WHAT IS ASKED: Locate the line that contains "Write the FreeCAD" and the line that contains "a bamboo stand.". Copy both of them exactly, together with every line between them, and no others.

PROVIDED MATERIAL:

· · ·

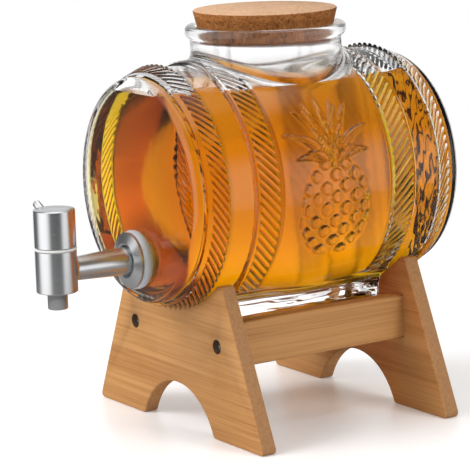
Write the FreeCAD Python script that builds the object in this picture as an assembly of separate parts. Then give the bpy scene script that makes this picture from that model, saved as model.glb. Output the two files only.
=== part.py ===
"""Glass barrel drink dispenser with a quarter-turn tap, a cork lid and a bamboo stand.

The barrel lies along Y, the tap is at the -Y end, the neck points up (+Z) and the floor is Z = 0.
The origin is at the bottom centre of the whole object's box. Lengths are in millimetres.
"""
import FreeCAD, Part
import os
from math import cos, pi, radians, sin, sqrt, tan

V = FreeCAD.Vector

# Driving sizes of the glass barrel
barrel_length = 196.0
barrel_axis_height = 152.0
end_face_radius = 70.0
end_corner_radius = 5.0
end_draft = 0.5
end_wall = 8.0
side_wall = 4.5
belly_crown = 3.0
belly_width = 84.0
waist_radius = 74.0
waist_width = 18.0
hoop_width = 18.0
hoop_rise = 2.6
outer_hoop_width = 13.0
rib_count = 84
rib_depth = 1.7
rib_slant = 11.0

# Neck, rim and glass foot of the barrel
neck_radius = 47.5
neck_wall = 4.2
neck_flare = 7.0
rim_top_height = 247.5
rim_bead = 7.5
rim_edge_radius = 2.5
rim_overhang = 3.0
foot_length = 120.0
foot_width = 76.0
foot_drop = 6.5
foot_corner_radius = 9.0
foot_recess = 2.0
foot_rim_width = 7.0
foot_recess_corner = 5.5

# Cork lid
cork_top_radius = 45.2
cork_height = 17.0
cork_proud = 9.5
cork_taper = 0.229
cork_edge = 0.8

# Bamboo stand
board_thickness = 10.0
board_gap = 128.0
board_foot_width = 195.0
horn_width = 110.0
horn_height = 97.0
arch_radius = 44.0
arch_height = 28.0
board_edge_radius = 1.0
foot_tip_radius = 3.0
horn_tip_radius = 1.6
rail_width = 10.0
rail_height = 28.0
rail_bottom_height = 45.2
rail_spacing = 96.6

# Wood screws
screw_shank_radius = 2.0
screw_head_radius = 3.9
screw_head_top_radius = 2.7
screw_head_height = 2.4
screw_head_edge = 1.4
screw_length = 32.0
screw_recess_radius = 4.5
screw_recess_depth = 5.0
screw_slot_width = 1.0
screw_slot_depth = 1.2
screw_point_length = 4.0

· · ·

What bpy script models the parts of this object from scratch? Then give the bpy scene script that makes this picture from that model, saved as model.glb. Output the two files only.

· · ·

THE ANSWER:
Write the FreeCAD Python script that builds the object in this picture as an assembly of separate parts. Then give the bpy scene script that makes this picture from that model, saved as model.glb. Output the two files only.
=== part.py ===
"""Glass barrel drink dispenser with a quarter-turn tap, a cork lid and a bamboo stand.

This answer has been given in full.